The least-well-kept secret is out — Angelina Burney, who serves a Sen. Lisa Murkowski’s scheduler, is heading to DC to administrate the Alaska senator’s office.

Angelina, a well known political figure who is also chair of the Midnight Sun Republican Women’s Club, will step down from the presidency of the club in November as she becomes Administrative Services Director and returns to the nation’s capital, where she has worked in the past. Her husband Erick will join her in DC.

“It has been the privilege of a lifetime to serve as President of MSRWC,” she wrote. “When I became involved in Republican politics in 1998, I set a goal to serve as president of a local women’s club.  I could not have had a more dynamic, talented, dedicated and energetic group of board members and organization members to work with.”

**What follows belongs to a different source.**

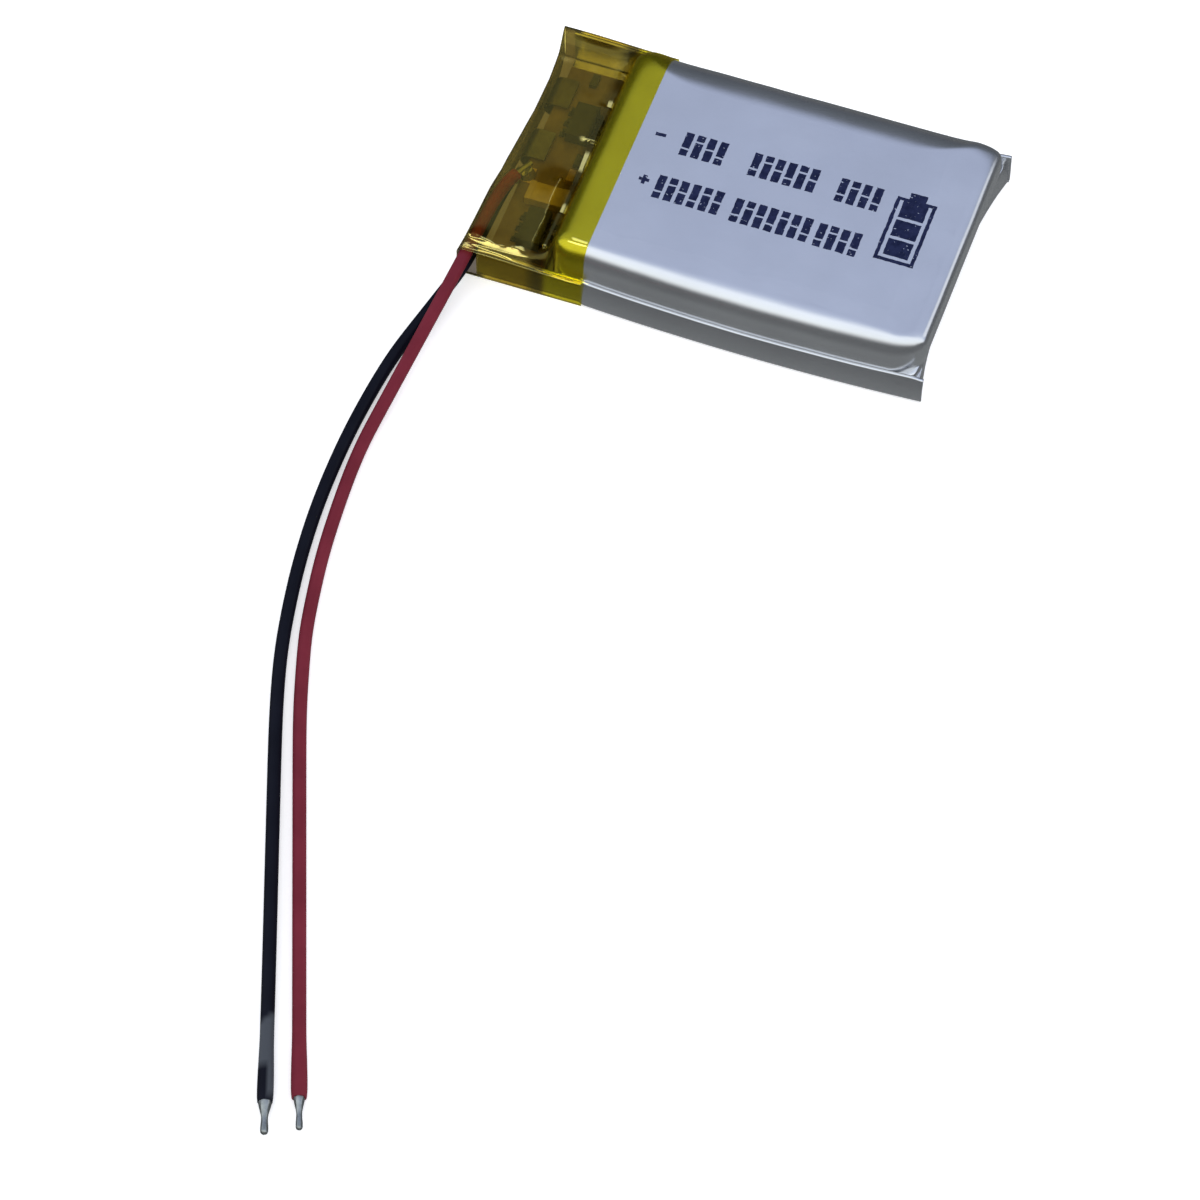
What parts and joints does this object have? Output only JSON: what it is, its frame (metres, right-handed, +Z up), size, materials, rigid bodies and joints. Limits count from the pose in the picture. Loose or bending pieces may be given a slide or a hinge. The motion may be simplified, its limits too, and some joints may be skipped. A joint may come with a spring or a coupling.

Angelina joined the senator’s staff in 2013, and has a long career in politics. She is the person who Alaskans would speak with if they wanted the senator to show up at a meeting or to give a speech. She will continue to do scheduling in her new role as office administrator.

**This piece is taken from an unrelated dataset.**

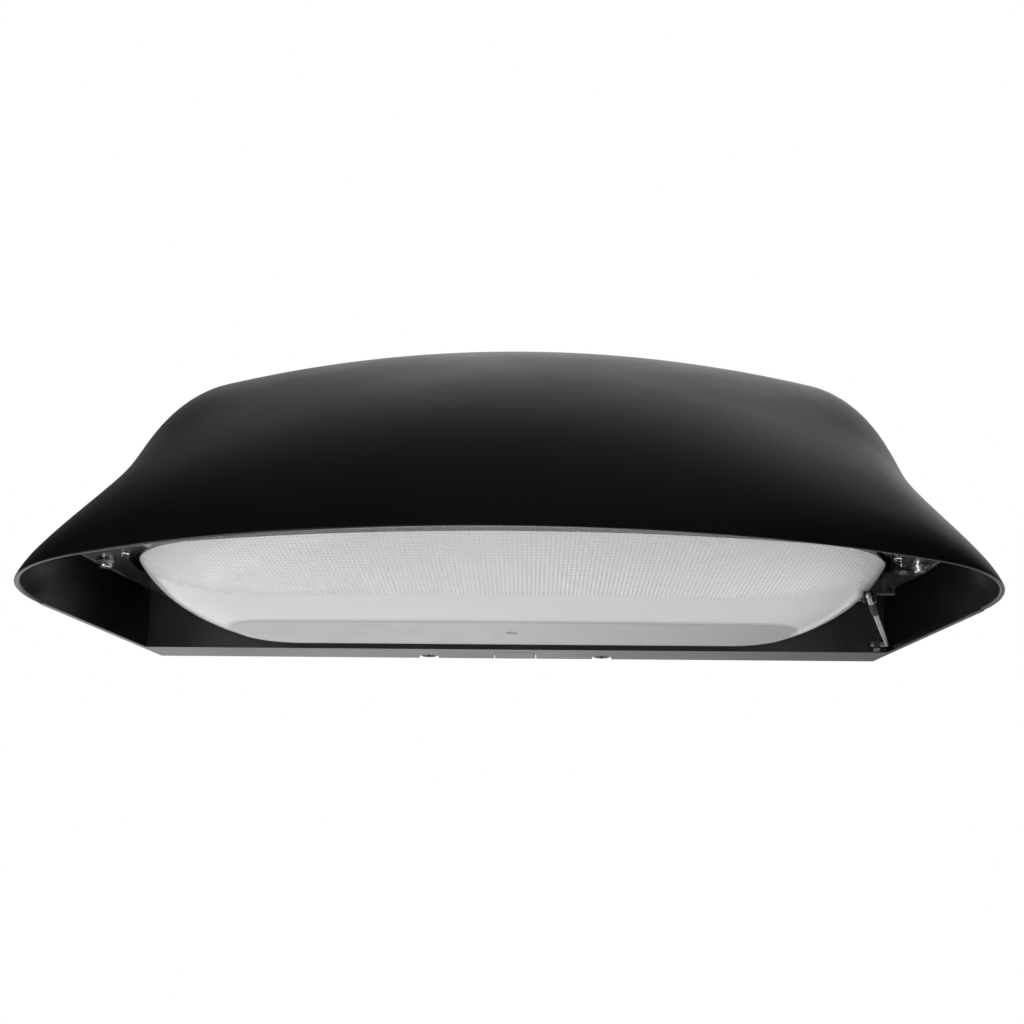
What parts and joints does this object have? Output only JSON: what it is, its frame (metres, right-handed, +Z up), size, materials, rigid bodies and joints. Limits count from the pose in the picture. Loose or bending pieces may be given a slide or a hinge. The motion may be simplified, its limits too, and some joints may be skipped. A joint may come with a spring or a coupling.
{
  "type": "wall pack light",
  "caption": "Black hooded wall pack light that hangs on a wall plate and shines down through a clear prismatic bowl lens.",
  "frame": {"origin": "on the wall, in the middle of the four wall fixings", "axes": "+Y into the wall, +Z up, +X across, so the light faces -Y"},
  "size_m": [0.4575, 0.272, 0.1679],
  "materials": {
    "hood_black": "satin powder coat, fine texture",
    "frame_black": "satin powder coat",
    "tray_black": "matt black",
    "plate_zinc": "zinc plated",
    "bright_steel": "bright plated",
    "black_screws": "black oxide",
    "rod_steel": "bright drawn wire",
    "clip_steel": "bright spring steel",
    "ground_green": "green plated",
    "gasket_foam": "closed-cell foam",
    "gasket_rubber": "matt",
    "lens_clear": "clear, prismatic",
    "reflector_white": "gloss white",
    "board_white": "white solder mask",
    "chip_yellow": "phosphor",
    "sink_aluminium": "mill finish",
    "driver_case": "matt",
    "block_plastic": "matt",
    "terminal_brass": "bright",
    "lead_sleeve": "smooth sleeve"
  },
  "bodies": {
    "wall_mount": {"wall_plate": "plate_zinc", "box_gasket": "gasket_foam", "hanger_pins": "bright_steel", "lock_screws": "bright_steel", "ground_screw": "ground_green"},
    "housing": {"hood": "hood_black", "hood_screws": "bright_steel", "back_frame": "frame_black", "conduit_knockout": "frame_black", "lens": "lens_clear", "lens_gasket": "gasket_rubber", "lens_screws": "bright_steel", "lens_washers": "bright_steel", "optical_tray": "tray_black", "tray_screws": "black_screws", "reflector": "reflector_white", "led_boards": "board_white", "led_chips": "chip_yellow", "heat_sink": "sink_aluminium", "sink_brackets": "plate_zinc", "bracket_screws": "bright_steel", "driver": "driver_case", "driver_bracket": "plate_zinc", "driver_screws": "bright_steel", "terminal_block": "block_plastic", "terminal_screws": "terminal_brass", "lead_grommet": "gasket_rubber", "supply_leads": "lead_sleeve", "board_leads": "lead_sleeve", "rod_saddle": "frame_black", "rod_clip": "clip_steel", "clip_rivet": "clip_steel"},
    "prop_rod": {"prop_rod": "rod_steel"}
  },
  "joints": [
    {"name": "housing_tilt", "type": "hinge", "parent": "wall_mount", "child": "housing", "pos_m": [0, -0.009, 0.07975], "axis": [-1, 0, 0], "range_deg": [0, 17]},
    {"name": "prop_rod_swing", "type": "hinge", "parent": "housing", "child": "prop_rod", "pos_m": [0.19015, -0.0305, -0.07365], "axis": [1, 0, 0], "range_deg": [0, 100]}
  ]
}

Angelina has been on the board of the Midnight Sun Republicans since 2009, was a delegate to the 2008 RNC convention, and has been involved with district politics since at least 2002.

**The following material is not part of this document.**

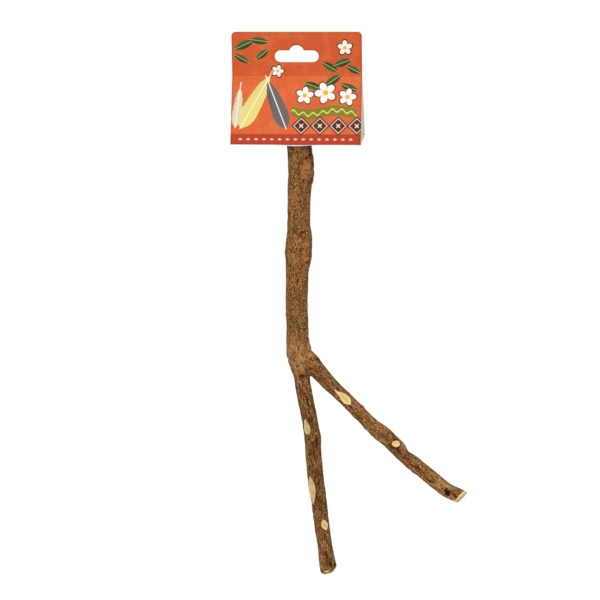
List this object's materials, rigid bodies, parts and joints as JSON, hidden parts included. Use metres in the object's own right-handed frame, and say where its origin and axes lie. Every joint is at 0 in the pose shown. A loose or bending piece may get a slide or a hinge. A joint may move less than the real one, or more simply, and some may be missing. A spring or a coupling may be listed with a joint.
{
  "type": "forked branch bird perch",
  "caption": "Natural forked branch perch that clamps to a cage wall with a bolt, wide washers and a wing nut, shown with its folded header card.",
  "frame": {"origin": "on the stud's axis at the inner washer's upper face, where the cage wall is clamped", "axes": "+Z along the stud towards its free end, +X towards the side limb, +Y away from the viewer; the branch runs down along -Z"},
  "size_m": [0.1706, 0.04, 0.4083],
  "materials": {
    "bark_and_wood": "rough bark with pale pruned cuts",
    "zinc_steel": "bright zinc plate",
    "washer_zinc": "stamped, bright zinc plate",
    "nut_zinc": "cast, satin zinc plate",
    "printed_card": "coated paper card, printed outside, cream inside"
  },
  "bodies": {
    "perch": {"branch": "bark_and_wood", "hanger_bolt": "zinc_steel", "inner_washer": "washer_zinc"},
    "card": {"header_card": "printed_card"},
    "washer": {"outer_washer": "washer_zinc"},
    "nut": {"wing_nut": "nut_zinc"}
  },
  "joints": [
    {"name": "card_swivel", "type": "hinge", "parent": "perch", "child": "card", "pos_m": [0, 0, 0], "axis": [0, 0, 1], "continuous": true},
    {"name": "washer_lift", "type": "slide", "parent": "perch", "child": "washer", "axis": [0, 0, 1], "range_m": [0, 0.003]},
    {"name": "nut_turn", "type": "hinge", "parent": "washer", "child": "nut", "pos_m": [0, 0, 0.002], "axis": [0, 0, 1], "range_deg": [0, 1081]}
  ],
  "couplings": [
    {"joint": "nut_turn", "follows": "washer_lift", "rad_per_m": 6283.2}
  ]
}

She’s an avid snowmachine sportswoman, and is going to miss Arctic Man. Bet on it.

WWII Army artillery officers Retired Col. Jack Ancker, left, Archdeacon Father Norman Elliott, center, stand with U.S. Army Capt. Robert W. Davis in December, 2013 as they wait for the firing of 105 mm Howitzers at Joint Base Elmendorf-Richardson. / US Military photo


Beloved to many Alaskans, Father Norman Elliott passed away on Sept. 9, 2016. He was 97.

Father Elliott was a U.S. Army veteran of World War II. He was heading to seminary when he joined the Army in 1942, after the Japanese bombing of Pearl Harbor, Hawaii.

Elliott fought the Germans in France, Luxembourg, Germany, and England. In an interview, he said in 2013:

“I remember good times, I remember bad times.  I remember times where I barely escaped by the skin of my teeth. You never forget.  I remember, and there are things that I wish I had done, or didn’t do. I hope that as a whole, Alaskans remember what we did, because as a nation, we are losing our remembrance of WWII.”

Returning to the U.S. after the war, he devoted the rest of his life to the ministry through the Episcopal Church. The church sent him to Alaska in 1952, and he dedicated the next 50 years of his life to the Lord’s work, first in at St. Mark’s in Nenana, but also at St. Stephen’s in Fort Yukon, St. Matthew’s in Fairbanks, St. John’s in Ketchikan and All Saints  in Anchorage.

Father Elliott was good friends with Sen. Ted. Stevens, Sen. Don Young, and other political leaders. Sen. Stevens worshiped at All Saints in Anchorage, whenever he was in the city. When in 1978 a small jet carrying Stevens and his wife Ann crashed at the Anchorage International Airport, Elliott was rushed to the hospital with a police escort to join his friend’s side. He was the one who broke the news to Ted that his wife Ann had not survived the crash.

Years later, Elliott performed the marriage ceremony for Ted and Catherine Stevens.

The Duke and Duchess of Cambridge plan to visit BC and Yukon Territory from Sept. 24-Oct. 1. / Kensington Palace photo


The Duke and Duchess of Cambridge will visit B.C. and Yukon this month, with stops in Vancouver, Victoria, Bella Bella, Haida Gwaii and Kelowna, B.C. They will also be stopping in Whitehorse and Carcross, Yukon.

Prince William and Kate’s trip will last from Sept. 24 and Oct. 1, according to Kensington Palace. Word has it they will be staying at Marsh Lake in Northern BC at least for some of the visit.

The royal couple last visted Canada in the summer of 2011 as newlyweds. This will be their first trip to BC and the Yukon.